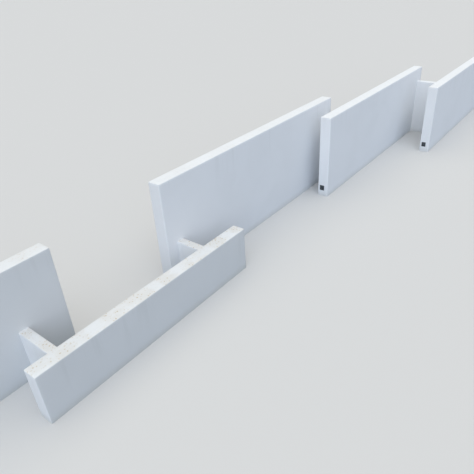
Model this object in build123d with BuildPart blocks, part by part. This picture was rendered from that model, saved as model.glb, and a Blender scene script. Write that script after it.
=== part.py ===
"""Staggered garden wall with a low planter, in smooth white render.

Four straight bays of rendered masonry stand side by side, each one set forward of the
last and standing lower, tied by short link walls across the steps.  A low planter wall
with two returns closes the open corner between the first two bays.  Small recessed
lights sit low in the near ends of the bays.

Millimetres, +Z up, X along the bays, Y from the front to the retained side.  The origin
is at foot level, in the middle of the row's plan.
"""
import os

from build123d import *

os.makedirs("parts", exist_ok=True)


# Bays and their set-out
bay_length = 5750
wall_thickness = 250
arris_radius = 12

upper_bay_height = 2010
bay_drop = 120
first_bay_drop = 210

first_bay_setback = 200
middle_bay_step = 590
last_bay_step = 1050

planter_gap = 1910
middle_bay_lap = 1130
last_bay_lap = 1820

# Link walls across the steps
link_thickness = 150
link_drop = 250
link_end_distance = 150

# Planter
planter_height = 840
planter_wall_length = 4220
planter_wall_lap = 1100
planter_depth = 470
return_thickness = 150
left_return_inset = 335
right_return_inset = 230

# Recessed light
light_width = 110
light_height = 122
light_centre_height = 200
light_centre_inset = 105
bezel_thickness = 5
bezel_border = 10
bezel_corner_radius = 5
bezel_edge_radius = 1
window_chamfer = 1.5
glass_thickness = 4
glass_rebate = 2.5
glass_clearance = 0.3
housing_wall = 3
housing_depth = 62
pocket_clearance = 2
lamp_diameter = 54
lamp_base_thickness = 11
lens_diameter = 46
lens_front_diameter = 34
lens_rise = 5

# Plan positions along the row, worked out from the near end of the middle lower bay
lower_near = 0
upper_near = lower_near + middle_bay_lap - bay_length
first_near = upper_near - planter_gap - bay_length
last_near = lower_near + bay_length - last_bay_lap
row_middle = (first_near - bezel_thickness + last_near + bay_length) / 2

# Plan positions across the row, worked out from the front of the middle lower bay
lower_front = 0
upper_front = lower_front + middle_bay_step
first_front = upper_front + first_bay_setback
last_front = lower_front - last_bay_step
planter_front = upper_front - planter_depth - wall_thickness
row_centre = (last_front + first_front + wall_thickness) / 2

lower_bay_height = upper_bay_height - bay_drop
last_bay_height = lower_bay_height - bay_drop
first_bay_height = upper_bay_height - first_bay_drop

planter_near = first_near + bay_length - planter_wall_lap
planter_back = planter_front + wall_thickness
left_return_near = planter_near + left_return_inset
right_return_near = upper_near + right_return_inset

# Recessed light sizes that follow from the bezel
window_width = light_width - 2 * bezel_border
window_height = light_height - 2 * bezel_border
housing_width = window_width + 2 * (glass_rebate + housing_wall)
housing_height = window_height + 2 * (glass_rebate + housing_wall)
pocket_width = housing_width + 2 * pocket_clearance
pocket_height = housing_height + 2 * pocket_clearance
pocket_depth = housing_depth + pocket_clearance


def block(x_near, y_front, length, depth, height):
    """Rectangular mass standing at foot level, placed by its near front corner."""
    middle = (x_near + length / 2 - row_middle, y_front + depth / 2 - row_centre)
    with BuildPart() as mass:
        with BuildSketch(Plane.XY):
            with Locations(middle):
                Rectangle(length, depth)
        extrude(amount=height)
    return mass


def keep(piece, name):
    """Label a finished piece and write it."""
    piece.part.label = name
    export_step(piece.part, f"parts/{name}.step")


def light_plane(x_near, y_front):
    """Plane on a bay's near end face, centred on its light and facing outwards."""
    y_light = y_front + wall_thickness - light_centre_inset - row_centre
    return Plane(
        origin=(x_near - row_middle, y_light, light_centre_height),
        x_dir=(0, -1, 0),
        z_dir=(-1, 0, 0),
    )


def bay_wall(name, x_near, y_front, height, has_light):
    """One straight bay with rounded arrises, and a pocket for its light."""
    solid = block(x_near, y_front, bay_length, wall_thickness, height)
    with BuildPart() as wall:
        add(solid.part)
        uprights = wall.edges().filter_by(Axis.Z)
        top_edges = wall.faces().sort_by(Axis.Z)[-1].edges()
        fillet(uprights + top_edges, arris_radius)
        if has_light:
            with BuildSketch(light_plane(x_near, y_front)):
                Rectangle(pocket_width, pocket_height)
            extrude(amount=-pocket_depth, mode=Mode.SUBTRACT)
    keep(wall, name)


def link_wall(name, x_far_end, y_front, y_back, height):
    """Short wall across a step, from the back of one bay to the front of the one behind."""
    x_near = x_far_end - link_end_distance - link_thickness
    solid = block(x_near, y_front, link_thickness, y_back - y_front, height)
    with BuildPart() as wall:
        add(solid.part)
        fillet(wall.faces().sort_by(Axis.Z)[-1].edges().filter_by(Axis.Y), arris_radius)
    keep(wall, name)


def planter_return(name, x_near, y_back):
    """Short wall from the planter's front wall back to a bay."""
    solid = block(x_near, planter_back, return_thickness, y_back - planter_back, planter_height)
    with BuildPart() as wall:
        add(solid.part)
        fillet(wall.faces().sort_by(Axis.Z)[-1].edges().filter_by(Axis.Y), arris_radius)
    keep(wall, name)


def planter_front_wall(name):
    """Low front wall, its back arris kept square where the two returns meet it."""
    solid = block(planter_near, planter_front, planter_wall_length, wall_thickness, planter_height)
    with BuildPart() as wall:
        add(solid.part)
        uprights = wall.edges().filter_by(Axis.Z)
        top_edges = wall.faces().sort_by(Axis.Z)[-1].edges()
        fillet(uprights + top_edges, arris_radius)
        for x_near in (left_return_near, right_return_near):
            x_seat = x_near + return_thickness / 2 - row_middle
            y_seat = planter_back - arris_radius / 2 - row_centre
            with BuildSketch(Plane.XY.offset(planter_height - arris_radius)):
                with Locations((x_seat, y_seat)):
                    Rectangle(return_thickness - 2 * arris_radius, arris_radius)
            extrude(amount=arris_radius)
    keep(wall, name)


def light_bezel(name, face):
    """Flat frame on the render, with eased edges, rebated behind for the glass."""
    with BuildPart() as bezel:
        with BuildSketch(face):
            RectangleRounded(light_width, light_height, bezel_corner_radius)
        extrude(amount=bezel_thickness)
        fillet(bezel.faces().sort_by(Axis.X)[0].edges(), bezel_edge_radius)
        with BuildSketch(face):
            Rectangle(window_width, window_height)
        extrude(amount=bezel_thickness, mode=Mode.SUBTRACT)
        chamfer(bezel.faces().sort_by(Axis.X)[0].inner_wires()[0].edges(), window_chamfer)
        with BuildSketch(face):
            Rectangle(window_width + 2 * glass_rebate, window_height + 2 * glass_rebate)
        extrude(amount=bezel_thickness / 2, mode=Mode.SUBTRACT)
    keep(bezel, name)


def light_glass(name, face):
    """Dark glass held in the rebate behind the bezel."""
    width = window_width + 2 * (glass_rebate - glass_clearance)
    height = window_height + 2 * (glass_rebate - glass_clearance)
    with BuildPart() as glass:
        with BuildSketch(face.offset(bezel_thickness / 2 - glass_thickness)):
            Rectangle(width, height)
        extrude(amount=glass_thickness)
    keep(glass, name)


def light_housing(name, face):
    """Open-fronted box let into the wall behind the bezel."""
    with BuildPart() as housing:
        with BuildSketch(face):
            Rectangle(housing_width, housing_height)
        extrude(amount=-housing_depth)
        front = housing.faces().sort_by(Axis.X)[0]
        offset(amount=-housing_wall, openings=front)
    keep(housing, name)


def light_lamp(name, face):
    """Round lamp with a tapered lens, seated on the housing's back."""
    seat = face.offset(housing_wall - housing_depth)
    lens_front = lamp_base_thickness + lens_rise
    with BuildPart() as lamp:
        with BuildSketch(Plane(seat.origin, x_dir=seat.x_dir, z_dir=-seat.y_dir)):
            with BuildLine():
                Polyline(
                    (0, 0),
                    (lamp_diameter / 2, 0),
                    (lamp_diameter / 2, lamp_base_thickness),
                    (lens_diameter / 2, lamp_base_thickness),
                    (lens_front_diameter / 2, lens_front),
                    (0, lens_front),
                    close=True,
                )
            make_face()
        revolve(axis=Axis(seat.origin, seat.z_dir))
    keep(lamp, name)


def recessed_light(side, x_near, y_front):
    """Bezel, glass, housing and lamp of one bay's light."""
    face = light_plane(x_near, y_front)
    light_bezel(f"{side}_light_bezel", face)
    light_glass(f"{side}_light_glass", face)
    light_housing(f"{side}_light_housing", face)
    light_lamp(f"{side}_light_lamp", face)


bay_wall("first_bay_wall", first_near, first_front, first_bay_height, True)
bay_wall("upper_bay_wall", upper_near, upper_front, upper_bay_height, False)
bay_wall("lower_bay_wall", lower_near, lower_front, lower_bay_height, True)
bay_wall("last_bay_wall", last_near, last_front, last_bay_height, True)

link_wall(
    "upper_link_wall",
    upper_near + bay_length,
    lower_front + wall_thickness,
    upper_front,
    lower_bay_height - link_drop,
)
link_wall(
    "lower_link_wall",
    lower_near + bay_length,
    last_front + wall_thickness,
    lower_front,
    last_bay_height - link_drop,
)

planter_front_wall("planter_front_wall")
planter_return("planter_left_return", left_return_near, first_front)
planter_return("planter_right_return", right_return_near, upper_front)

recessed_light("first", first_near, first_front)
recessed_light("lower", lower_near, lower_front)
recessed_light("last", last_near, last_front)
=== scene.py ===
"""Looks of a staggered garden wall in smooth white render, with a low planter.

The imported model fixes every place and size.  Each run of masonry gets its render as a
modelled coat, with rounded arrises and a face that wanders a little as a trowelled one
does, and the recessed lights keep their own pieces and get their finishes.  Metres, in
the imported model's frame: +X along the bays, +Y back to the retained side, +Z up.
"""
import logging
import math
from abc import ABC, abstractmethod
from dataclasses import dataclass, field
from enum import Enum

import bmesh
import bpy
from mathutils import Matrix, Vector, noise


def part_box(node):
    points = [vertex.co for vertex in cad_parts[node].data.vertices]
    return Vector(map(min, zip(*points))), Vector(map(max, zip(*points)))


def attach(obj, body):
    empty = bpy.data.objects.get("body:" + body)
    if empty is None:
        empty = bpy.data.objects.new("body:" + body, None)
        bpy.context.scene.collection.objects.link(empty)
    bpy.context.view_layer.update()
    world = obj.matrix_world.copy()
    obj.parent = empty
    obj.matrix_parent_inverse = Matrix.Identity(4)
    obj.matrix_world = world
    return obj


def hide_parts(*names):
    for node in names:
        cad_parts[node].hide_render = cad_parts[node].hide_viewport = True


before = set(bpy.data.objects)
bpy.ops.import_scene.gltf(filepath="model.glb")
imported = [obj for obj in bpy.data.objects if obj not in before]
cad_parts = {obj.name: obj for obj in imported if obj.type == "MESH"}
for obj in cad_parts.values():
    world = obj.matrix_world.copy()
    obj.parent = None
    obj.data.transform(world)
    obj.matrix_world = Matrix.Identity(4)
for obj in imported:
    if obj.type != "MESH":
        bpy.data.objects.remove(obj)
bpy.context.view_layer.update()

Colour = tuple[float, float, float]
Point = tuple[float, float]

# How far a surface faces one way where a layer begins to lie on it, and where it lies fully
FACING_EASE = (0.5, 0.9)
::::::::
● Exercise directions: Quote only the lines running from the line that holds "first_front, first_bay_height, True)" to the line that holds "from enum import Enum", both ends included.

● Reply:
bay_wall("first_bay_wall", first_near, first_front, first_bay_height, True)
bay_wall("upper_bay_wall", upper_near, upper_front, upper_bay_height, False)
bay_wall("lower_bay_wall", lower_near, lower_front, lower_bay_height, True)
bay_wall("last_bay_wall", last_near, last_front, last_bay_height, True)

link_wall(
    "upper_link_wall",
    upper_near + bay_length,
    lower_front + wall_thickness,
    upper_front,
    lower_bay_height - link_drop,
)
link_wall(
    "lower_link_wall",
    lower_near + bay_length,
    last_front + wall_thickness,
    lower_front,
    last_bay_height - link_drop,
)

planter_front_wall("planter_front_wall")
planter_return("planter_left_return", left_return_near, first_front)
planter_return("planter_right_return", right_return_near, upper_front)

recessed_light("first", first_near, first_front)
recessed_light("lower", lower_near, lower_front)
recessed_light("last", last_near, last_front)
=== scene.py ===
"""Looks of a staggered garden wall in smooth white render, with a low planter.

The imported model fixes every place and size.  Each run of masonry gets its render as a
modelled coat, with rounded arrises and a face that wanders a little as a trowelled one
does, and the recessed lights keep their own pieces and get their finishes.  Metres, in
the imported model's frame: +X along the bays, +Y back to the retained side, +Z up.
"""
import logging
import math
from abc import ABC, abstractmethod
from dataclasses import dataclass, field
from enum import Enum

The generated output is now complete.